Read on to find out 3 ways to show up for your kids - in their most vulnerable and challenging moments.

How many of you try to make it to your kids soccer games? Or read them a story at bedtime? Or maybe even join in their play at home?

All of those things are wonderful and so appreciated by your children!

But many parents find it more difficult to show up for the "hard stuff." The meltdowns, the challenging behaviors, and the conflicts. I know I used to wish I was anywhere else so I could escape the embarassment and discomfort I felt from my child's behaviors.

What ended up happening was more disconnection and more challenges nagivating the big emotions and tough behaviors.

Today? I am able to be present during these really important times with my boys and have learned how to shift away from managing their behaviors (so I can feel better) to focusing on our connection (so TOGETHER we can help them feel better and keep our connection strong).

The 3 things you can focus on when trying to show up for your kids in their toughest moments, include - Presence, Perserverence, and Purpose!


This is where you commit to be as present as you can be in your body, heart, and mind.

It means that you are willing to practice the art of being exactly where you are, despite how uncomfortable it is or how many other things you need to get done.

You're willing to actively question and break down whatever keeps you from accessing full presence in the moment.

You practice cultivating trust in your intuition so that you can attune to, and appropriately meet, your kids. Exactly where they are, in that moments, and now where we think they "should be."

In real life...what does that look like?

When my 3-year old is crying because he is super tired and wants a bath but doesn't want to take his clothes off for said bath, it's being present with him and attuning to his internal conflict and fatigue.

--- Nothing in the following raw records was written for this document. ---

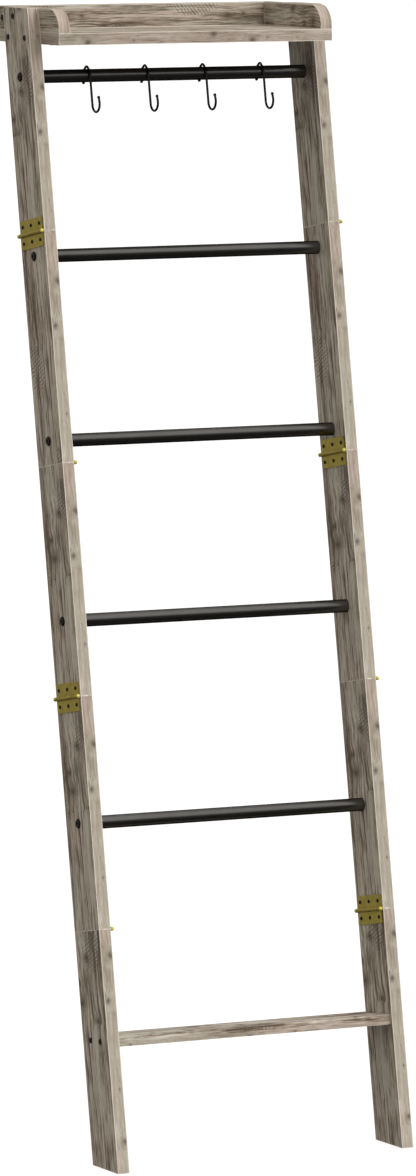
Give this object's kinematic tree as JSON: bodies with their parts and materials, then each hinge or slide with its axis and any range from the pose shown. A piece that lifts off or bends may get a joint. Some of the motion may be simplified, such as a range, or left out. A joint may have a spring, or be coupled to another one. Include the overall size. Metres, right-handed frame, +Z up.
{
  "type": "leaning quilt ladder rack",
  "caption": "Leaning ladder rack for quilts: two wood rails in hinged sections, round steel rungs, a flat crossbar, a shallow tray on top and sliding S-hooks.",
  "frame": {"origin": "on the floor, under the middle of the bounding box of the rack as it leans", "axes": "+Z up, -Y the front, +Y towards the wall, +X to the right as seen from the front"},
  "size_m": [0.5354, 0.4608, 1.8],
  "materials": {
    "board": "matt greige wood-grain print on board",
    "rung_black": "satin black powder coat",
    "hook_black": "gloss black coating",
    "hinge_brass": "yellow passivated plate, satin",
    "screw_black": "black oxide, satin",
    "plug_steel": "bare steel"
  },
  "bodies": {
    "rack": {"left_rail_1": "board", "left_rail_2": "board", "left_rail_3": "board", "left_rail_4": "board", "left_rail_5": "board", "right_rail_1": "board", "right_rail_2": "board", "right_rail_3": "board", "right_rail_4": "board", "right_rail_5": "board", "shelf_board": "board", "tray_back": "board", "tray_side_left": "board", "tray_side_right": "board", "rung_1": "rung_black", "rung_2": "rung_black", "rung_3": "rung_black", "rung_4": "rung_black", "rung_5": "rung_black", "rung_end_plugs": "plug_steel", "crossbar": "board", "left_rung_bolts": "screw_black", "right_rung_bolts": "screw_black", "crossbar_screws": "screw_black", "shelf_screws": "screw_black", "tray_side_screws": "screw_black", "tray_base_screws": "screw_black", "left_hinge_screws": "screw_black", "right_hinge_screws": "screw_black", "left_hinge_1_upper_leaf": "hinge_brass", "left_hinge_1_lower_leaf": "hinge_brass", "left_hinge_2_upper_leaf": "hinge_brass", "left_hinge_2_lower_leaf": "hinge_brass", "left_hinge_3_upper_leaf": "hinge_brass", "left_hinge_3_lower_leaf": "hinge_brass", "left_hinge_4_upper_leaf": "hinge_brass", "left_hinge_4_lower_leaf": "hinge_brass", "right_hinge_1_upper_leaf": "hinge_brass", "right_hinge_1_lower_leaf": "hinge_brass", "right_hinge_2_upper_leaf": "hinge_brass", "right_hinge_2_lower_leaf": "hinge_brass", "right_hinge_3_upper_leaf": "hinge_brass", "right_hinge_3_lower_leaf": "hinge_brass", "right_hinge_4_upper_leaf": "hinge_brass", "right_hinge_4_lower_leaf": "hinge_brass"},
    "hook_1": {"hook_1": "hook_black"},
    "hook_2": {"hook_2": "hook_black"},
    "hook_3": {"hook_3": "hook_black"},
    "hook_4": {"hook_4": "hook_black"},
    "left_hinge_1_pin": {"left_hinge_1_pin": "hinge_brass"},
    "left_hinge_2_pin": {"left_hinge_2_pin": "hinge_brass"},
    "left_hinge_3_pin": {"left_hinge_3_pin": "hinge_brass"},
    "left_hinge_4_pin": {"left_hinge_4_pin": "hinge_brass"},
    "right_hinge_1_pin": {"right_hinge_1_pin": "hinge_brass"},
    "right_hinge_2_pin": {"right_hinge_2_pin": "hinge_brass"},
    "right_hinge_3_pin": {"right_hinge_3_pin": "hinge_brass"},
    "right_hinge_4_pin": {"right_hinge_4_pin": "hinge_brass"}
  },
  "joints": [
    {"name": "hook_1_slide", "type": "slide", "parent": "rack", "child": "hook_1", "axis": [1, 0, 0], "range_m": [-0.085, 0.045]},
    {"name": "hook_2_slide", "type": "slide", "parent": "rack", "child": "hook_2", "axis": [1, 0, 0], "range_m": [-0.045, 0.045]},
    {"name": "hook_3_slide", "type": "slide", "parent": "rack", "child": "hook_3", "axis": [1, 0, 0], "range_m": [-0.045, 0.045]},
    {"name": "hook_4_slide", "type": "slide", "parent": "rack", "child": "hook_4", "axis": [1, 0, 0], "range_m": [-0.045, 0.07]},
    {"name": "left_hinge_1_pin_turn", "type": "hinge", "parent": "rack", "child": "left_hinge_1_pin", "pos_m": [-0.2376, -0.12087, 0.36764], "axis": [0, 0.9848, -0.1736], "continuous": true},
    {"name": "left_hinge_2_pin_turn", "type": "hinge", "parent": "rack", "child": "left_hinge_2_pin", "pos_m": [-0.2644, -0.05739, 0.72764], "axis": [0, 0.9848, -0.1736], "continuous": true},
    {"name": "left_hinge_3_pin_turn", "type": "hinge", "parent": "rack", "child": "left_hinge_3_pin", "pos_m": [-0.2376, 0.00609, 1.08764], "axis": [0, 0.9848, -0.1736], "continuous": true},
    {"name": "left_hinge_4_pin_turn", "type": "hinge", "parent": "rack", "child": "left_hinge_4_pin", "pos_m": [-0.2644, 0.06956, 1.44764], "axis": [0, 0.9848, -0.1736], "continuous": true},
    {"name": "right_hinge_1_pin_turn", "type": "hinge", "parent": "rack", "child": "right_hinge_1_pin", "pos_m": [0.2376, -0.12087, 0.36764], "axis": [0, 0.9848, -0.1736], "continuous": true},
    {"name": "right_hinge_2_pin_turn", "type": "hinge", "parent": "rack", "child": "right_hinge_2_pin", "pos_m": [0.2644, -0.05739, 0.72764], "axis": [0, 0.9848, -0.1736], "continuous": true},
    {"name": "right_hinge_3_pin_turn", "type": "hinge", "parent": "rack", "child": "right_hinge_3_pin", "pos_m": [0.2376, 0.00609, 1.08764], "axis": [0, 0.9848, -0.1736], "continuous": true},
    {"name": "right_hinge_4_pin_turn", "type": "hinge", "parent": "rack", "child": "right_hinge_4_pin", "pos_m": [0.2644, 0.06956, 1.44764], "axis": [0, 0.9848, -0.1736], "continuous": true}
  ]
}
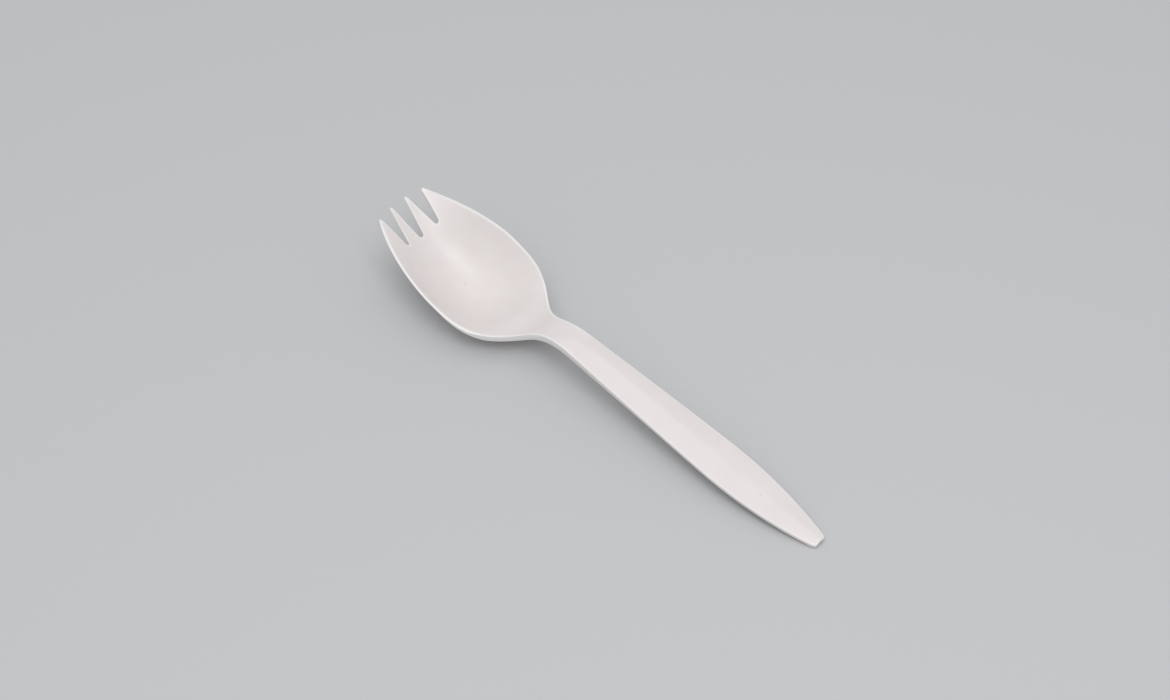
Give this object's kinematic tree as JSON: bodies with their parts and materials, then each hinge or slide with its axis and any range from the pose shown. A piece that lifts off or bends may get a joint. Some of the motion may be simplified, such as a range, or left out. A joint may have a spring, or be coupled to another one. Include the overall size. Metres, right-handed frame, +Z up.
{
  "type": "spork",
  "caption": "Disposable white plastic spork: a shallow oval bowl with short pointed tines, an arched neck and a crowned handle that tapers to a square-cut end",
  "frame": {"origin": "Middle of the bounding box's base, on the surface that the spork lies on, bowl up.", "axes": "X runs along the spork from the tines (-X) to the handle's end (+X), Y runs across it, and Z points up, out of the bowl."},
  "size_m": [0.145, 0.0316, 0.0187],
  "materials": {
    "white_plastic": "satin moulded polypropylene, faintly warm white"
  },
  "bodies": {
    "root": {"spork": "white_plastic"}
  },
  "joints": []
}
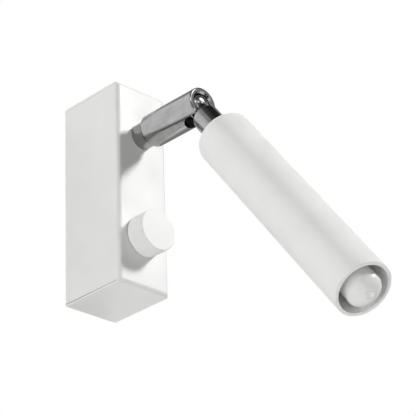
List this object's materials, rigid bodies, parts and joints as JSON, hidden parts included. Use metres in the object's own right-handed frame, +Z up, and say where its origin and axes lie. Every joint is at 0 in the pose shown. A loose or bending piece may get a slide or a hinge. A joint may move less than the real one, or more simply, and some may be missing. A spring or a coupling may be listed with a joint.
{
  "type": "pivoting spotlight wall light",
  "caption": "White wall light: a folded wall box with a dimmer knob and a chrome swivel arm that carries a tilting tube head with a domed capsule lamp.",
  "frame": {"origin": "middle of the wall bracket's back face, on the wall plane", "axes": "+Z up, -Y forward out of the wall, +X to the light's left side as it faces the room"},
  "size_m": [0.03, 0.1772, 0.158],
  "materials": {
    "white_paint": "fine matt powder coat",
    "chrome_plate": "satin chrome",
    "zinc_steel": "zinc plated",
    "spring_steel": "dark drawn wire and strip",
    "black_nylon": "matt moulded",
    "ivory_nylon": "moulded",
    "brass": "turned",
    "circuit_board": "lacquered board",
    "capacitor_case": "dipped",
    "choke_winding": "lacquered copper wire",
    "black_case": "moulded",
    "black_rubber": "matt",
    "brown_lead": "smooth insulation",
    "grey_lead": "smooth insulation",
    "blue_lead": "smooth insulation",
    "earth_lead": "smooth insulation",
    "white_silicone": "smooth insulation",
    "ceramic": "unglazed",
    "frosted_cover": "milky and glossy",
    "white_plastic": "moulded",
    "light_board": "white board with yellow light sources"
  },
  "bodies": {
    "wall_box": {"housing_cover": "white_paint", "cover_hook": "zinc_steel", "wall_bracket": "zinc_steel", "cover_screw": "zinc_steel", "cable_grommet": "black_rubber", "terminal_block": "ivory_nylon", "terminal_inserts": "brass", "terminal_screws": "zinc_steel", "terminal_fixing_screws": "zinc_steel", "earth_screw": "zinc_steel", "earth_lug": "zinc_steel", "dimmer_body": "black_case", "dimmer_bush": "zinc_steel", "dimmer_board": "circuit_board", "dimmer_capacitor": "capacitor_case", "dimmer_choke": "choke_winding", "dimmer_triac": "black_case", "dimmer_washer": "zinc_steel", "dimmer_nut": "zinc_steel", "live_lead": "brown_lead", "switched_lead": "grey_lead", "lamp_lead": "grey_lead", "neutral_lead": "blue_lead", "earth_lead": "earth_lead", "arm_spindle": "chrome_plate", "arm_washer": "zinc_steel", "arm_nut": "zinc_steel", "stop_pin": "spring_steel", "swivel_washer": "zinc_steel", "swivel_clip": "spring_steel", "thrust_washer": "zinc_steel"},
    "knob": {"knob": "white_paint", "dimmer_shaft": "zinc_steel"},
    "arm": {"swivel_barrel": "chrome_plate", "ball_cup": "black_nylon", "cup_spring": "spring_steel"},
    "head": {"ball_stem": "chrome_plate", "neck_sleeve": "chrome_plate", "head_tube": "white_paint", "head_cap": "white_paint", "lampholder_bracket": "zinc_steel", "head_washer": "zinc_steel", "head_nut": "zinc_steel", "lampholder": "ceramic", "holder_contacts": "brass", "holder_screws": "zinc_steel", "head_leads": "white_silicone", "bulb_cover": "frosted_cover", "bulb_base": "white_plastic", "bulb_pins": "zinc_steel", "led_core": "light_board"}
  },
  "joints": [
    {"name": "knob_turn", "type": "hinge", "parent": "wall_box", "child": "knob", "pos_m": [0, -0.0375, -0.0255], "axis": [0, -1, 0], "range_deg": [-135, 135]},
    {"name": "arm_swivel", "type": "hinge", "parent": "wall_box", "child": "arm", "pos_m": [0, -0.0438, 0.0263], "axis": [0, -1, 0], "range_deg": [-160, 160]},
    {"name": "head_tilt", "type": "hinge", "parent": "arm", "child": "head", "pos_m": [0, -0.0749, 0.0263], "axis": [1, 0, 0], "range_deg": [-63.3, 46.7]}
  ]
}
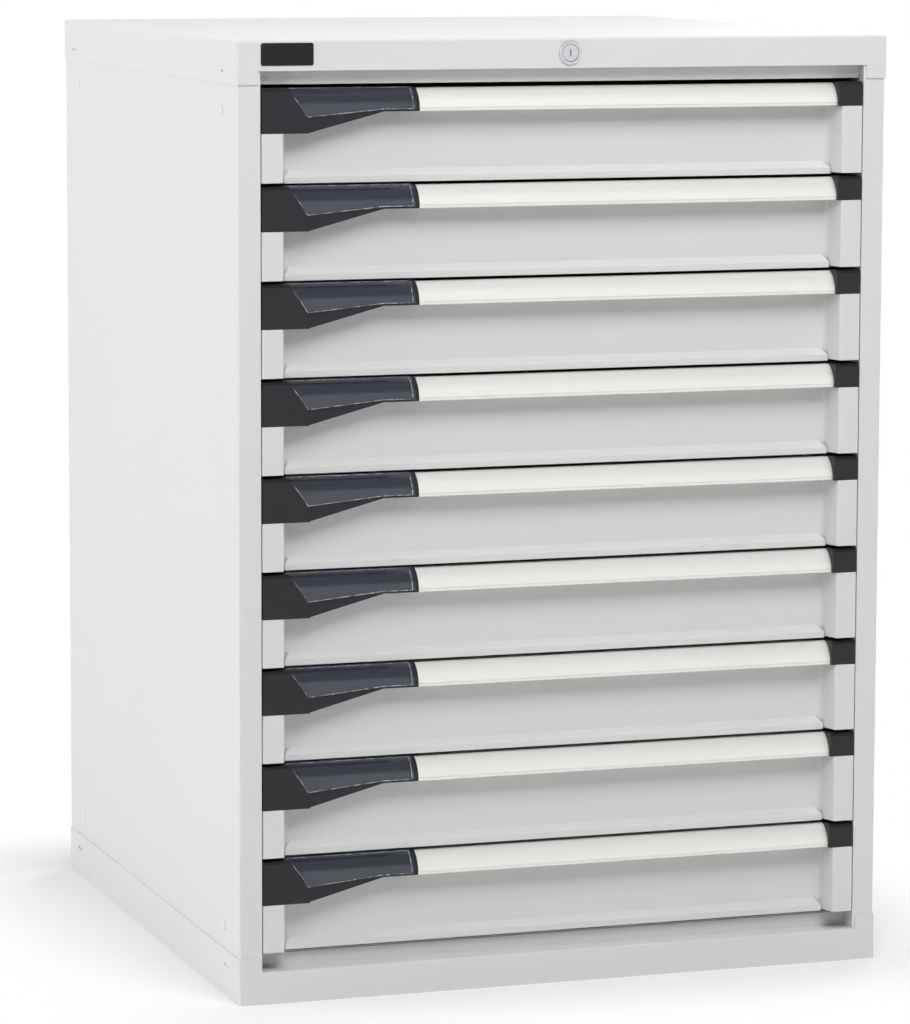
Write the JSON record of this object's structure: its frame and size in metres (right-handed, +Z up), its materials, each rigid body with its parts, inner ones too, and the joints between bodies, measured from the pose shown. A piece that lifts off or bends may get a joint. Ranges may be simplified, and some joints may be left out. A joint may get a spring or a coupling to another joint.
{
  "type": "drawer cabinet",
  "caption": "Light grey sheet-steel cabinet of equal full-extension drawers on roller slides, with aluminium grips, dark grip ends and a central key lock.",
  "frame": {"origin": "middle of the footprint, on the floor", "axes": "+Z up, +X to the right seen from the front, +Y towards the back; the drawers open towards -Y"},
  "size_m": [0.717, 0.725, 1],
  "materials": {
    "cabinet_paint": "light grey powder coat, fine satin",
    "drawer_paint": "light grey powder coat, fine satin",
    "zinc_steel": "bright zinc plate",
    "grip_aluminium": "satin anodised, drawn lengthways",
    "grip_end_plastic": "charcoal moulded plastic, fine grain",
    "window_plastic": "smoked clear plastic, glossy",
    "lock_metal": "polished",
    "plate_plastic": "bare black plate, glossy",
    "plug_plastic": "light grey moulded plastic"
  },
  "bodies": {
    "housing": {"side_panel_left": "cabinet_paint", "side_panel_right": "cabinet_paint", "back_panel": "cabinet_paint", "top_cover": "cabinet_paint", "base_frame": "cabinet_paint", "floor_deck": "cabinet_paint", "front_cross_rail": "cabinet_paint", "cabinet_rails": "zinc_steel", "lock_housing": "lock_metal", "lock_guides": "zinc_steel", "side_plugs": "plug_plastic", "name_plate": "plate_plastic"},
    "key_plug": {"lock_plug": "lock_metal"},
    "pull_rod": {"lock_pull_rod": "zinc_steel"},
    "comb": {"lock_comb": "zinc_steel"},
    "drawer_1": {"drawer_1_tray": "drawer_paint", "drawer_1_grip": "grip_aluminium", "drawer_1_grip_ends": "grip_end_plastic", "drawer_1_label_window": "window_plastic"},
    "carriage_1": {"drawer_1_carriage": "zinc_steel"},
    "drawer_2": {"drawer_2_tray": "drawer_paint", "drawer_2_grip": "grip_aluminium", "drawer_2_grip_ends": "grip_end_plastic", "drawer_2_label_window": "window_plastic"},
    "carriage_2": {"drawer_2_carriage": "zinc_steel"},
    "drawer_3": {"drawer_3_tray": "drawer_paint", "drawer_3_grip": "grip_aluminium", "drawer_3_grip_ends": "grip_end_plastic", "drawer_3_label_window": "window_plastic"},
    "carriage_3": {"drawer_3_carriage": "zinc_steel"},
    "drawer_4": {"drawer_4_tray": "drawer_paint", "drawer_4_grip": "grip_aluminium", "drawer_4_grip_ends": "grip_end_plastic", "drawer_4_label_window": "window_plastic"},
    "carriage_4": {"drawer_4_carriage": "zinc_steel"},
    "drawer_5": {"drawer_5_tray": "drawer_paint", "drawer_5_grip": "grip_aluminium", "drawer_5_grip_ends": "grip_end_plastic", "drawer_5_label_window": "window_plastic"},
    "carriage_5": {"drawer_5_carriage": "zinc_steel"},
    "drawer_6": {"drawer_6_tray": "drawer_paint", "drawer_6_grip": "grip_aluminium", "drawer_6_grip_ends": "grip_end_plastic", "drawer_6_label_window": "window_plastic"},
    "carriage_6": {"drawer_6_carriage": "zinc_steel"},
    "drawer_7": {"drawer_7_tray": "drawer_paint", "drawer_7_grip": "grip_aluminium", "drawer_7_grip_ends": "grip_end_plastic", "drawer_7_label_window": "window_plastic"},
    "carriage_7": {"drawer_7_carriage": "zinc_steel"},
    "drawer_8": {"drawer_8_tray": "drawer_paint", "drawer_8_grip": "grip_aluminium", "drawer_8_grip_ends": "grip_end_plastic", "drawer_8_label_window": "window_plastic"},
    "carriage_8": {"drawer_8_carriage": "zinc_steel"},
    "drawer_9": {"drawer_9_tray": "drawer_paint", "drawer_9_grip": "grip_aluminium", "drawer_9_grip_ends": "grip_end_plastic", "drawer_9_label_window": "window_plastic"},
    "carriage_9": {"drawer_9_carriage": "zinc_steel"}
  },
  "joints": [
    {"name": "drawer_1_slide", "type": "slide", "parent": "housing", "child": "drawer_1", "axis": [0, -1, 0], "range_m": [0, 0.612]},
    {"name": "carriage_1_slide", "type": "slide", "parent": "housing", "child": "carriage_1", "axis": [0, -1, 0], "range_m": [0, 0.306]},
    {"name": "drawer_2_slide", "type": "slide", "parent": "housing", "child": "drawer_2", "axis": [0, -1, 0], "range_m": [0, 0.612]},
    {"name": "carriage_2_slide", "type": "slide", "parent": "housing", "child": "carriage_2", "axis": [0, -1, 0], "range_m": [0, 0.306]},
    {"name": "drawer_3_slide", "type": "slide", "parent": "housing", "child": "drawer_3", "axis": [0, -1, 0], "range_m": [0, 0.612]},
    {"name": "carriage_3_slide", "type": "slide", "parent": "housing", "child": "carriage_3", "axis": [0, -1, 0], "range_m": [0, 0.306]},
    {"name": "drawer_4_slide", "type": "slide", "parent": "housing", "child": "drawer_4", "axis": [0, -1, 0], "range_m": [0, 0.612]},
    {"name": "carriage_4_slide", "type": "slide", "parent": "housing", "child": "carriage_4", "axis": [0, -1, 0], "range_m": [0, 0.306]},
    {"name": "drawer_5_slide", "type": "slide", "parent": "housing", "child": "drawer_5", "axis": [0, -1, 0], "range_m": [0, 0.612]},
    {"name": "carriage_5_slide", "type": "slide", "parent": "housing", "child": "carriage_5", "axis": [0, -1, 0], "range_m": [0, 0.306]},
    {"name": "drawer_6_slide", "type": "slide", "parent": "housing", "child": "drawer_6", "axis": [0, -1, 0], "range_m": [0, 0.612]},
    {"name": "carriage_6_slide", "type": "slide", "parent": "housing", "child": "carriage_6", "axis": [0, -1, 0], "range_m": [0, 0.306]},
    {"name": "drawer_7_slide", "type": "slide", "parent": "housing", "child": "drawer_7", "axis": [0, -1, 0], "range_m": [0, 0.612]},
    {"name": "carriage_7_slide", "type": "slide", "parent": "housing", "child": "carriage_7", "axis": [0, -1, 0], "range_m": [0, 0.306]},
    {"name": "drawer_8_slide", "type": "slide", "parent": "housing", "child": "drawer_8", "axis": [0, -1, 0], "range_m": [0, 0.612]},
    {"name": "carriage_8_slide", "type": "slide", "parent": "housing", "child": "carriage_8", "axis": [0, -1, 0], "range_m": [0, 0.306]},
    {"name": "drawer_9_slide", "type": "slide", "parent": "housing", "child": "drawer_9", "axis": [0, -1, 0], "range_m": [0, 0.612]},
    {"name": "carriage_9_slide", "type": "slide", "parent": "housing", "child": "carriage_9", "axis": [0, -1, 0], "range_m": [0, 0.306]},
    {"name": "key_turn", "type": "hinge", "parent": "housing", "child": "key_plug", "pos_m": [0.001, -0.3618, 0.984], "axis": [0, 1, 0], "range_deg": [0, 90]},
    {"name": "pull_rod_slide", "type": "slide", "parent": "housing", "child": "pull_rod", "axis": [-1, 0, 0], "range_m": [0, 0.01131]},
    {"name": "comb_lift", "type": "slide", "parent": "housing", "child": "comb", "axis": [0, 0, 1], "range_m": [0, 0.01131]}
  ],
  "couplings": [
    {"joint": "carriage_1_slide", "follows": "drawer_1_slide", "ratio": 0.5},
    {"joint": "carriage_2_slide", "follows": "drawer_2_slide", "ratio": 0.5},
    {"joint": "carriage_3_slide", "follows": "drawer_3_slide", "ratio": 0.5},
    {"joint": "carriage_4_slide", "follows": "drawer_4_slide", "ratio": 0.5},
    {"joint": "carriage_5_slide", "follows": "drawer_5_slide", "ratio": 0.5},
    {"joint": "carriage_6_slide", "follows": "drawer_6_slide", "ratio": 0.5},
    {"joint": "carriage_7_slide", "follows": "drawer_7_slide", "ratio": 0.5},
    {"joint": "carriage_8_slide", "follows": "drawer_8_slide", "ratio": 0.5},
    {"joint": "carriage_9_slide", "follows": "drawer_9_slide", "ratio": 0.5},
    {"joint": "pull_rod_slide", "follows": "comb_lift", "ratio": 1},
    {"joint": "key_turn", "follows": "comb_lift", "rad_per_m": 138.88}
  ]
}
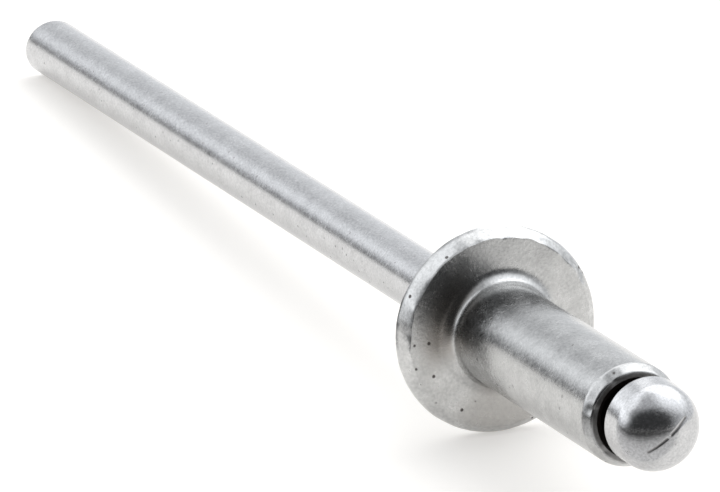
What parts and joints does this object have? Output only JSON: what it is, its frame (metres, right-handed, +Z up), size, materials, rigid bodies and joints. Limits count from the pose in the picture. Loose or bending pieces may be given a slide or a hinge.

The bedtime routine could be rushed with some firm directives but he's already in a state of dysregulation. Being more dysregulated means escalted emotions and more resistance. He's exhausted and can't see past the taking off of the clothes to the bath. Taking of his clothes is so not fun and takes soooo long.

Yes, our ultimate goal is to get a bath but being there with him in his frustration and fatigue, and bringing myself into the situation will only allow us to connect so we can move forward together.

Being present for me meant grounding my feet into the carpet. Digging my toes into the carpet and then flexing them. It meant taking a deep breath, several of them, and rolling my shoulders. And bringing my awareness to the feel of my son in my arms and the pace of my heart. I then needed to bring my thoughts into focus too. I reminded myself that "he is so tired right now" and "once we can hug and re-regulate we can move on to the bath. We'll get there."

When we can be present, fully present, the answers typically flow and we can follow the connection between ourselves and our child. It will always lead us in the direction we're meant to go.


Parenting is the long game. Hate to break it to you! But when we commit to being fully present, and helping our children build life-long skills, we understand that we will need to be perserverent.

Every day, we consciously commit to the process.

We let go of the mindset that is hyperfocused on immediate results and pushing our kids to do more, faster, and earlier.

We commit to moving through the inevitable ebbs and flows of connection with our children with flexibility and resilience.

So, some days are super tough to stay present and be in the moments with my kids. Some days I need to switch out with my husband before coming back. Some days I mess up and repair. Some days I'm impatient and judgemental.

But the towel's not thrown in.

When we perservere as conscious, responsive, parents we know that no one day is going to ruin all the ways we show up each day. We know that relationships are filled with tough and easy moments and that being flexible allows us to remain connected to ourselves and our kids.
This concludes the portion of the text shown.